Chairmen of the Thoroughbred Retirement Foundation, William Cox, says the program is so much more than just the academics and skills process.

"This program works for these men, it works for these horses. It's really symbiotic; I mean they feed off each other," says Cox. "These horses learn to trust. The men learn to trust and they work together. It's really a wonderful thing to see."

Scott Keefauver is one of Wateree's former inmates and a former participant in the Second Chances program. He says after serving eleven years of his fourteen year sentence, the horses became his entire world outside the fences.

"That helped extremely with those last sixteen months I had to do," says Keefauver. "You know, I'd already done eleven years before I went out there so all of that was behind the fences. This was my first time I'd been outside of razor wire in over eleven years."

Keefauver began to work with the horses day in and day out and he says he started to realize how important they had become to him.

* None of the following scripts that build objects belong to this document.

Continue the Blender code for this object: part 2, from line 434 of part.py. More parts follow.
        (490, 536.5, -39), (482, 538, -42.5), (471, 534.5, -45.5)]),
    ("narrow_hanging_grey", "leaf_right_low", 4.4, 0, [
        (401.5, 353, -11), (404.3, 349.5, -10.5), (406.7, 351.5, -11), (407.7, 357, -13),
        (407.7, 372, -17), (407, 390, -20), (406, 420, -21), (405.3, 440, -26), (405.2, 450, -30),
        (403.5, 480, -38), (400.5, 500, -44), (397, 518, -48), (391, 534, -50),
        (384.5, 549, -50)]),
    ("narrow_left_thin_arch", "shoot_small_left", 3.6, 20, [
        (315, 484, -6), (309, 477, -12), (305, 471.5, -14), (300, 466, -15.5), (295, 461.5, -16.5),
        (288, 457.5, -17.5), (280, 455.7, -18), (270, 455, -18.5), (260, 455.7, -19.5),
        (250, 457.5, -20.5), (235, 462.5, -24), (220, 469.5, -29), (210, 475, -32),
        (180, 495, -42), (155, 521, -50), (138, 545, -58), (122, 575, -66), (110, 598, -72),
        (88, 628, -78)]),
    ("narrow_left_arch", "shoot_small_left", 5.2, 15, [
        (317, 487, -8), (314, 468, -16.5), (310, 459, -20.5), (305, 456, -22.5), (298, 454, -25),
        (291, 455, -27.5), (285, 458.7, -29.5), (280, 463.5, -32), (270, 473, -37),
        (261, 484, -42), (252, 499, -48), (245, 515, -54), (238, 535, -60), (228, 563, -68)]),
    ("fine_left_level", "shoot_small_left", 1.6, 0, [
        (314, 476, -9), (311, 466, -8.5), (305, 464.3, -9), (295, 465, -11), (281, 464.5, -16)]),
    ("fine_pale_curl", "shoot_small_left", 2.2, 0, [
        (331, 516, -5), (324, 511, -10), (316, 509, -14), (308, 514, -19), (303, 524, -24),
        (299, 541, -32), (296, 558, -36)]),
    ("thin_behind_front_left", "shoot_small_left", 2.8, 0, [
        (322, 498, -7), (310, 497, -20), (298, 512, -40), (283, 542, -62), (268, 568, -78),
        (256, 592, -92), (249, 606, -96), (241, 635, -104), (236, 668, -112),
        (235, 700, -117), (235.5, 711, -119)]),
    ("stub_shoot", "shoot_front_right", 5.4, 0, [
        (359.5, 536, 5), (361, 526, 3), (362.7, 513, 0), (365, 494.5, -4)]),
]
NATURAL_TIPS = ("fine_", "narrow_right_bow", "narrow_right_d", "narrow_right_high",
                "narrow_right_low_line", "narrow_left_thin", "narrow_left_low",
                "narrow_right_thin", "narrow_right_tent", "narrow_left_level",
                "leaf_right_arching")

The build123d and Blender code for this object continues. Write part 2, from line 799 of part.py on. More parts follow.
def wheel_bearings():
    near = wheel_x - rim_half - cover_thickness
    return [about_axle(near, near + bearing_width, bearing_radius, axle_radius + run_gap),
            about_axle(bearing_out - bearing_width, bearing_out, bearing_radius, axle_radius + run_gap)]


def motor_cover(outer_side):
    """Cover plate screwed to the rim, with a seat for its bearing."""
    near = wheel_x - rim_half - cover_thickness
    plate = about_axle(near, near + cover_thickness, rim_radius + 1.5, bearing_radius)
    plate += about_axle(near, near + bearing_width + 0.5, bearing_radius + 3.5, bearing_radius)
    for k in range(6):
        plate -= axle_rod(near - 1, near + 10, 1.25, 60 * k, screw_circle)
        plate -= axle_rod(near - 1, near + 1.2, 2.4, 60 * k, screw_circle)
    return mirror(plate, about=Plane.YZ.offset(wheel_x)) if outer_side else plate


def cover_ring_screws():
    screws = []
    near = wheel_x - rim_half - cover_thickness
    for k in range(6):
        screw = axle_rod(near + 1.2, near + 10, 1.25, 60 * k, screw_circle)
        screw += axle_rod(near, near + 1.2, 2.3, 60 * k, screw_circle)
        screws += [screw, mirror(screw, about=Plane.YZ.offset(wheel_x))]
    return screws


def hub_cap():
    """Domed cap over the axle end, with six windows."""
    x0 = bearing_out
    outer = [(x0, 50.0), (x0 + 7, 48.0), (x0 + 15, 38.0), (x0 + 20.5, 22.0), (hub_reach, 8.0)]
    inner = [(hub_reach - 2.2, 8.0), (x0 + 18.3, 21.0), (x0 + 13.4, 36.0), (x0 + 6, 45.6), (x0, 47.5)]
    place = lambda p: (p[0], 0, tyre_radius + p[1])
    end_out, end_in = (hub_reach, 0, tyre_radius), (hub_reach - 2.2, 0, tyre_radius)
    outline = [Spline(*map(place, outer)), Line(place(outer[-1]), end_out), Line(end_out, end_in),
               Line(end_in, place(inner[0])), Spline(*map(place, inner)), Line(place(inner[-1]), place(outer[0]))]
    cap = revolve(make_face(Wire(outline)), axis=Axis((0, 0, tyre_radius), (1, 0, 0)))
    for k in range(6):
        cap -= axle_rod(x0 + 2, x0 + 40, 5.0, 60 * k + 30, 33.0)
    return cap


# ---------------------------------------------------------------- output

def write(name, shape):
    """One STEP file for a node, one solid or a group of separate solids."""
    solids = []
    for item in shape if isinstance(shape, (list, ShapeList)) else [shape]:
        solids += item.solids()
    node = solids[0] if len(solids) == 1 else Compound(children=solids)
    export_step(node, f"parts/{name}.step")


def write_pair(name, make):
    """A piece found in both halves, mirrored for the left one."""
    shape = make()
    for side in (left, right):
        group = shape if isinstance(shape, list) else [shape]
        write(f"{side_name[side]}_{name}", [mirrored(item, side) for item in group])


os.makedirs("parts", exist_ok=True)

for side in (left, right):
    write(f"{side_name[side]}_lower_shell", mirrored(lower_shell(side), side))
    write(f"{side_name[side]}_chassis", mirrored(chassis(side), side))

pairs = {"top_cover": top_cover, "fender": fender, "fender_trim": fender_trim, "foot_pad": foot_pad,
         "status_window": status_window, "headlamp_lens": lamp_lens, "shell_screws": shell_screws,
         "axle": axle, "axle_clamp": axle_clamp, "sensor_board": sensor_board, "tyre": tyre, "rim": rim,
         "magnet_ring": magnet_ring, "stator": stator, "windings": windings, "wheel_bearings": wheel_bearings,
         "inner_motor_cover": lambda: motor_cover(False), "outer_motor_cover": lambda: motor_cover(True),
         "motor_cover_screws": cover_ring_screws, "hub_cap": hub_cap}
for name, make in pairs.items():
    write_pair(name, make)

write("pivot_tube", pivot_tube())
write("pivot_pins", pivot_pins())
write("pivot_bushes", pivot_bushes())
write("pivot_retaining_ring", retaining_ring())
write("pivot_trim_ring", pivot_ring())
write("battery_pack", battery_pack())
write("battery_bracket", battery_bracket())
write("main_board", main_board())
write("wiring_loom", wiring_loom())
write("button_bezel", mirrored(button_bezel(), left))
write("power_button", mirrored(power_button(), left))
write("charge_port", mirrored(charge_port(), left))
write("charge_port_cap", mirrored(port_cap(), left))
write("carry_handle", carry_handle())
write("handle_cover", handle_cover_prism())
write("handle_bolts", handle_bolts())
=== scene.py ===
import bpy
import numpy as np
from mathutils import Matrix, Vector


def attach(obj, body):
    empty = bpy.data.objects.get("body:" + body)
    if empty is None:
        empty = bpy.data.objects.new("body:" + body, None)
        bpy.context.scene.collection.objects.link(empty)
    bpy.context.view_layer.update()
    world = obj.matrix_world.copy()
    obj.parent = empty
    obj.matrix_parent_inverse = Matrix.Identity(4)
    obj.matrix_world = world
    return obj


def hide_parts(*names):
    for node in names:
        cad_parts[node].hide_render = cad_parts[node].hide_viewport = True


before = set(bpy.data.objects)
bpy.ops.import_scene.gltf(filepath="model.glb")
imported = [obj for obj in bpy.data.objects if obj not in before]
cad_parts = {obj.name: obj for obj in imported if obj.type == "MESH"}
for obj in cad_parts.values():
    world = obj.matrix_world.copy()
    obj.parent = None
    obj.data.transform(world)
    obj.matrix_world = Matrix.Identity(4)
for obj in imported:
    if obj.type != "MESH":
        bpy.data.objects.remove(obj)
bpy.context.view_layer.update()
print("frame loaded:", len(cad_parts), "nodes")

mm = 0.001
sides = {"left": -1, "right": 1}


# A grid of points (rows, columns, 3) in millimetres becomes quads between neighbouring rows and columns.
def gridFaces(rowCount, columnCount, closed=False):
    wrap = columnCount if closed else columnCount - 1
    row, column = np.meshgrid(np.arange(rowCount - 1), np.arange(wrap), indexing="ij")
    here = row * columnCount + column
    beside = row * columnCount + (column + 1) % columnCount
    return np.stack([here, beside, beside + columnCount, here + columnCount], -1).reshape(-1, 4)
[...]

He cared about each of them individually; knew their personalities, their "social circles" and their ailments. The horses carried him through his final months.

"I get emotional, ya know, like I miss these horses," said Keefauver. "I got attached to them. They were my best friends for a long time."

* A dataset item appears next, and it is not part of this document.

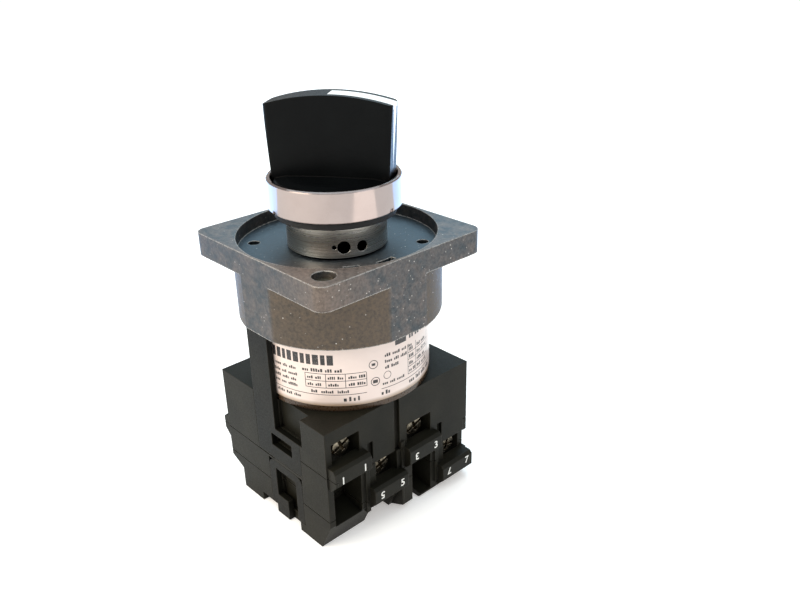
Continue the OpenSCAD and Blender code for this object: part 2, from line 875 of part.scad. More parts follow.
module cam_shaft() {
  square_low = level_z(3) - level_pitch / 2 - 0.2;
  square_top = block_h - roof_t - 0.4;
  color("#cfc8b4")
    union() {
      translate([0, 0, bearing_z + 0.2]) cylinder(r = journal_r, h = square_low - bearing_z);
      rotate(pointer_angle)
        translate([-shaft_sq / 2, -shaft_sq / 2, square_low])
          cube([shaft_sq, shaft_sq, square_top - square_low + 0.2]);
      translate([0, 0, square_top]) cylinder(r = shaft_r, h = tang_low - square_top);
      rotate(pointer_angle)
        translate([-shaft_sq / 2, -shaft_sq / 2, tang_low - 0.2])
          cube([shaft_sq, shaft_sq, tang_h]);
    }
}

// Drum with its detent

module drum_cover() {
  inner = drum_r - drum_wall;
  color("#2b2c2e")
    difference() {
      translate([0, 0, block_h]) cylinder(r = drum_r, h = drum_h);
      translate([0, 0, block_h - past]) cylinder(r = inner, h = drum_h - drum_wall + past);
      translate([0, 0, block_h]) cylinder(r = shaft_r + run_gap, h = drum_h + past);
    }
}

module rating_label() {
  h = drum_h - label_low - 0.2;
  color("#efebe4")
    rotate(label_start)
      translate([0, 0, block_h + label_low])
        rotate_extrude(angle = label_sweep)
          translate([drum_r, 0]) square([label_t, h]);
}

wheel_peak = detent_r + detent_depth;
roller_gap = 0.25;
roller_x = wheel_peak + roller_gap + roller_r;
channel_y = roller_r + 2 * roller_gap;

module detent_frame() {
  base_t = 1.6;
  inner = drum_r - drum_wall - slide_gap;
  wall_t = 1.5;
  color("#35363a")
    intersection() {
      difference() {
        union() {
          translate([0, 0, block_h]) cylinder(r = inner, h = base_t);
          for (sy = [-1, 1])
            translate([-inner, sy * (channel_y + wall_t / 2) - wall_t / 2, block_h])
              cube([2 * inner, wall_t, wheel_z - block_h + detent_h]);
        }
        translate([0, 0, block_h - past]) cylinder(r = shaft_r + run_gap, h = big);
        translate([0, 0, block_h + base_t]) cylinder(r = wheel_peak + 0.3, h = big);
      }
      cylinder(r = inner, h = big);
    }
}

module detent_wheel() {
  color("#d8d2c2")
    translate([0, 0, wheel_z])
      difference() {
        linear_extrude(height = detent_h)
          polygon([for (a = [0:4:356]) (detent_r - detent_depth * cos(6 * a)) * [cos(a), sin(a)]]);
        translate([0, 0, -past]) cylinder(r = shaft_r + 0.01, h = detent_h + 2 * past);
      }
}

module detent_rollers() {
  color("#c4c4c0")
    for (sx = [-1, 1])
      translate([sx * roller_x, 0, wheel_z]) cylinder(r = roller_r, h = detent_h);
}

slide_x = roller_x + roller_r + slide_gap;
slide_t = 1;

module detent_slides() {
  w = 2 * (channel_y - slide_gap);
  color("#dcd6c6")
    for (side = [0, 1])
      out_of(side) translate([slide_x, -w / 2, wheel_z]) cube([slide_t, w, detent_h]);
}

module detent_springs() {
  r = 1.4;
  wire = 0.25;
  seat = slide_x + slide_t + 0.1;
  stop = drum_r - drum_wall - 0.3;
  color("#b5b5b0")
    for (side = [0, 1])
      out_of(side)
        translate([seat, 0, wheel_z + detent_h / 2])
          rotate([0, 90, 0]) coil(stop - seat, r, wire, 3);
}

// Adaptor casting

module rounded_square(w, r) {
  half = w / 2 - r;
  union() {
    square([w, 2 * half], center = true);
    square([2 * half, w], center = true);
    for (sx = [-1, 1], sy = [-1, 1]) translate([sx * half, sy * half]) circle(r = r);
  }
}

// The curved slots: start angle, end angle and how much nearer to the barrel each one lies
arc_slots = [[-35, -22, 0.7], [-7, 9, 0]];

module arc_slot(slot) {
  rotate(slot[0])
    rotate_extrude(angle = slot[1] - slot[0])
      translate([arc_r - slot[2], 0]) square([arc_w, past + 2]);
}

module adaptor_casting() {
  core_h = z_floor - floor_t - z_drum;
  color("#8c9094")
    difference() {
      union() {
        translate([0, 0, z_plate]) linear_extrude(height = plate_t) rounded_square(plate_w, corner_r);
        intersection() {
          translate([0, 0, z_drum]) cylinder(r = boss_r, h = boss_h + 0.5);
          translate([-plate_w / 2, -plate_w / 2, z_drum]) cube([plate_w, plate_w, boss_h + 0.5]);
        }
      }
      translate([0, 0, z_floor]) cylinder(r = recess_r, h = recess_d + past);
      translate([0, 0, z_drum - past]) cylinder(r = boss_core_r, h = core_h + past);
      translate([0, 0, z_drum]) cylinder(r = spindle_r + 0.6, h = big);
      for (sx = [-1, 1], sy = [-1, 1])
        translate([sx * floor_hole_xy, sy * floor_hole_xy, z_floor - floor_t - past])
          cylinder(r = floor_hole_r, h = floor_t + 2 * past);
      for (s = [-1, 1])
        translate([s * pad_hole_xy, -s * pad_hole_xy, z_plate - past])
          cylinder(r = pad_screw_r + run_gap, h = plate_t + 2 * past);
      for (slot = arc_slots) translate([0, 0, z_floor - 1]) arc_slot(slot);
    }
}

module clamp_screws() {
  slot = 0.7;
  color("#8f8a80")
    for (s = [-1, 1])
      translate([s * pad_hole_xy, -s * pad_hole_xy, z_plate - 0.5])
        rotate(45)
          difference() {
            cylinder(r = pad_screw_r, h = plate_t + 0.5 - pad_screw_sink);
            translate([-pad_screw_r, -slot / 2, plate_t - pad_screw_sink - slot])
              cube([2 * pad_screw_r, slot, 3 * slot]);
          }
}

// Head: barrel, gasket, bezel, spindle and handle

// The holes around the barrel: angle, radius, depth and height above the recess
barrel_holes = [[-31.8, 1.4, 4.4, 2.9], [-10.8, 1.2, 4.4, 2.7], [-42.5, 0.5, 1, 3]];

module head_barrel() {
  foot_z = z_floor + 0.1;
  color("#9b917f")
    difference() {
      translate([0, 0, foot_z]) cylinder(r = barrel_r, h = barrel_h + 0.9);
      cylinder(r = spindle_r + run_gap, h = 2 * big);
      for (hole = barrel_holes)
        rotate(hole[0])
          translate([barrel_r - hole[2], 0, z_floor + hole[3]])
            rotate([0, 90, 0]) cylinder(r = hole[1], h = hole[2] + past);
      translate([0, 0, foot_z - past])
        difference() {
          cylinder(r = barrel_r + past, h = barrel_groove + past);
          cylinder(r = barrel_r - barrel_groove, h = barrel_groove + 2 * past);
        }
    }
}

module bezel_gasket() {
  color("#17181a")
    difference() {
      translate([0, 0, z_bezel - gasket_t]) cylinder(r = bezel_r - gasket_in, h = gasket_t);
      cylinder(r = barrel_r + run_gap, h = 2 * big);
    }
}

bezel_floor = 1;
bezel_edge = 0.3;

module bezel_ring() {
  notch = 1.1;
  notch_h = 0.9;
  inner = bezel_r - bezel_wall;
  color("#d5d8dc")
    difference() {
      translate([0, 0, z_bezel])
        rotate_extrude()
          polygon([
            [barrel_r + touch_gap, 0], [bezel_r - bezel_edge, 0], [bezel_r, bezel_edge],
            [bezel_r, bezel_h - bezel_edge], [bezel_r - bezel_edge, bezel_h],
            [inner + bezel_edge, bezel_h], [inner, bezel_h - 2 * bezel_edge],
            [inner, bezel_floor], [barrel_r + touch_gap, bezel_floor]
          ]);
      for (a = [-100.2, -10.2 + 24.6, 79.8, 169.8])
        rotate(a)
          translate([bezel_r - notch / 2, -notch / 2, z_bezel - past]) cube([notch, notch, past + notch_h]);
    }
}

spindle_sq = 5.6;
spindle_top = z_rim + 6;

module head_spindle() {
  low = tang_low + 1;
  color("#77736a")
    difference() {
      union() {
        translate([0, 0, low]) cylinder(r = spindle_r, h = z_bezel + bezel_floor + 0.2 - low);
        rotate(pointer_angle)
          translate([-spindle_sq / 2, -spindle_sq / 2, z_bezel])
            cube([spindle_sq, spindle_sq, spindle_top - z_bezel]);
      }
      rotate(pointer_angle)
        translate([-shaft_sq / 2 - run_gap, -shaft_sq / 2 - run_gap, low - past])
          cube([shaft_sq + 2 * run_gap, shaft_sq + 2 * run_gap, tang_h + past]);
    }
}

disc_r = bezel_r - bezel_wall - handle_gap;
disc_edge = 0.5;
disc_slope = 3;
z_disc = z_bezel + bezel_floor + 0.4;
z_crown = z_rim + blade_h;
z_end = z_crown - blade_crown;
crown_r = (pow(blade_l / 2, 2) + pow(blade_crown, 2)) / (2 * blade_crown);

module blade_outline() {
  foot_z = z_rim - 1.2;
  intersection() {
    polygon([
      [-blade_foot_l / 2, foot_z], [blade_foot_l / 2, foot_z],
      [blade_l / 2, z_end], [blade_l / 2, z_crown + past],
      [-blade_l / 2, z_crown + past], [-blade_l / 2, z_end]
    ]);
    translate([0, z_crown - crown_r]) circle(r = crown_r, $fn = 4 * $fn);
  }
}

// What is left of the blade's side view under the strip
module inlay_cut_outline() {
  translate([-pointer_t, -pointer_t]) blade_outline();
}

module upright(width) {
  rotate([90, 0, 0]) linear_extrude(height = width, center = true) children();
}

module blade_plan() {
  end_r = 1.2;
  half = blade_l / 2 - end_r;
  wide = blade_t / 2 - end_r;
  square([2 * half, blade_t], center = true);
  square([blade_l, 2 * wide], center = true);
  for (sx = [-1, 1], sy = [-1, 1]) translate([sx * half, sy * wide]) circle(r = end_r, $fn = small_fn);
}

module blade() {
  intersection() {
    upright(2 * blade_t) blade_outline();
    translate([0, 0, z_rim - 2]) linear_extrude(height = 2 * blade_h) blade_plan();
  }
}

module pointer_strip() {
  tip_z = z_rim + 1;
  shoulder_z = z_end - pointer_t - 0.2;
  half = pointer_end_w / 2;
  difference() {
    intersection() {
      blade();
      union() {
        translate([0, -pointer_w / 2, shoulder_z]) cube([blade_l, pointer_w, blade_h]);
        rotate([90, 0, 90])
          linear_extrude(height = blade_l)
            polygon([[-half, shoulder_z + 0.1], [-half, shoulder_z - 1], [0, tip_z],
              [half, shoulder_z - 1], [half, shoulder_z + 0.1]]);
      }
    }
    upright(2 * blade_t) inlay_cut_outline();
  }
}

module handle() {
  socket = spindle_sq + 2 * run_gap;
  disc_h = z_rim - z_disc;
  color("#1b1c1e")
    rotate(pointer_angle)
      difference() {
        union() {
          translate([0, 0, z_disc])
            rotate_extrude()
              polygon([
                [0, 0], [disc_r, 0], [disc_r, disc_h - 1.2], [disc_r - disc_edge, disc_h - 0.7],
                [disc_r - disc_slope, disc_h - 0.2], [0, disc_h]
              ]);
          blade();
        }
        pointer_strip();
        translate([-socket / 2, -socket / 2, z_disc - past])
          cube([socket, socket, spindle_top + 0.2 - z_disc + past]);
      }
}

module pointer_inlay() {
  color("#f2f2ef") rotate(pointer_angle) pointer_strip();
}

handle();
pointer_inlay();
bezel_ring();
bezel_gasket();
head_barrel();
head_spindle();
adaptor_casting();
clamp_screws();
drum_cover();
rating_label();
detent_frame();
detent_wheel();
detent_rollers();
detent_slides();
detent_springs();
cam_shaft();
cam_1();
cam_2();
cam_3();
cam_4();
upper_body();
lower_body();
rear_cover();
latch_arm_front();
latch_arm_back();
rear_clip_front();
rear_clip_back();
plunger_1();
plunger_2();
plunger_3();
plunger_4();
bridge_1();
bridge_2();
bridge_3();
bridge_4();
spring_1();
spring_2();
spring_3();
spring_4();
terminal_1();
terminal_2();
terminal_3();
terminal_4();
terminal_5();
terminal_6();
terminal_7();
terminal_8();
wire_clamps();
terminal_screws();
tie_screws();
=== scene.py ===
"""Looks of a rotary cam switch: a bladed handle and chrome bezel over a die-cast adaptor, a labelled
drum and a block of staggered screw terminals. Everything is in metres, in the frame of the solids."""
import math
import random

import bmesh
import bpy
from mathutils import Matrix, Vector


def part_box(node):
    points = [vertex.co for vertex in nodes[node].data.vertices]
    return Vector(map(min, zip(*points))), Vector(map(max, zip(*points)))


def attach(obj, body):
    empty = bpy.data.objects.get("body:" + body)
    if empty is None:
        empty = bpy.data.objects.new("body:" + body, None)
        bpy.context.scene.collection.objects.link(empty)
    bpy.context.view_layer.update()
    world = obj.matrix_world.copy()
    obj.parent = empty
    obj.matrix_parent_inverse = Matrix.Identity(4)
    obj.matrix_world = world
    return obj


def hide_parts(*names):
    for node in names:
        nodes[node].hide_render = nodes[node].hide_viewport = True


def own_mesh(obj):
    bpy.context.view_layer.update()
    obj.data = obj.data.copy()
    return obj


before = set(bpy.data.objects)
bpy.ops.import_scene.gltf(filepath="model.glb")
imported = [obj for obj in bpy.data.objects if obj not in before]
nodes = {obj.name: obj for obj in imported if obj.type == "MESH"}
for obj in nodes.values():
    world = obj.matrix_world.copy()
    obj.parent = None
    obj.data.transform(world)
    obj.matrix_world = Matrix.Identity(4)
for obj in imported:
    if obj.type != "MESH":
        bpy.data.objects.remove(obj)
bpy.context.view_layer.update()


# Contact block: three moulded shells, one on top of the other, of glass filled thermoset.
# It is pressed hot in a polished tool, so its faces are even and dull and its edges slightly
# soft. Handling has rubbed the edges paler, and its seams are darkened with painted shade.

mm = 0.001


def linear(code):
    """Turns a hex sRGB colour into linear RGBA."""
    channels = [int(code[i:i + 2], 16) / 255 for i in (1, 3, 5)]
    return [c / 12.92 if c <= 0.04045 else ((c + 0.055) / 1.055) ** 2.4 for c in channels] + [1]


def add(tree, kind, sockets=None, **settings):
    """Adds a node. A socket's value is linked if it is another node's output, and set if not."""
    node = tree.nodes.new(kind)
    for name, value in settings.items():
        setattr(node, name, value)
    for name, value in (sockets or {}).items():
        if isinstance(value, bpy.types.NodeSocket):
            tree.links.new(value, node.inputs[name])
        else:
            node.inputs[name].default_value = value
    return node


def begin(name, **fixed):
    """Starts a material and sets what is the same all over it: tree, shader and place on the piece."""
    material = bpy.data.materials.new(name)
    material.use_nodes = True
    tree = material.node_tree
    shader = tree.nodes["Principled BSDF"]
    for socket, value in fixed.items():
        shader.inputs[socket.replace("_", " ")].default_value = value
    place = add(tree, "ShaderNodeTexCoord").outputs["Object"]
    return material, tree, shader, place


def worn_edges(tree, radius):
    """The normal of edges rounded to a radius, and how much of such an edge a point is, 0 to 1."""
    soft = add(tree, "ShaderNodeBevel", {"Radius": radius}, samples=4).outputs["Normal"]
    flat = add(tree, "ShaderNodeNewGeometry").outputs["Normal"]
    turn = add(tree, "ShaderNodeVectorMath", {0: soft, 1: flat}, operation="DOT_PRODUCT")
    worn = add(tree, "ShaderNodeMapRange",
               {"Value": turn.outputs["Value"], "From Min": 0.995, "From Max": 0.82})
    return soft, worn.outputs["Result"]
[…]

Little did these horses know, they provided a necessary trait essential to mankind. A trait very uncommonly found on prison grounds: compassion.

"Ya know, you just don't hug your buddies in prison. It just doesn't really go on," said Keefauver. "But you can go out there and wrap your arms around a sweaty, salty horse and just let go. So there's this physical aspect."

Keefauver has yet to return to the farm to reunite with some of his best friends- both man and mammal. He said he'd like to one day. The horses at Wateree left a lasting impression on the former convict and dozens of other inmates who have passed through the Second Chances program. Caring for horses in retirement lead to a second chance at life for them.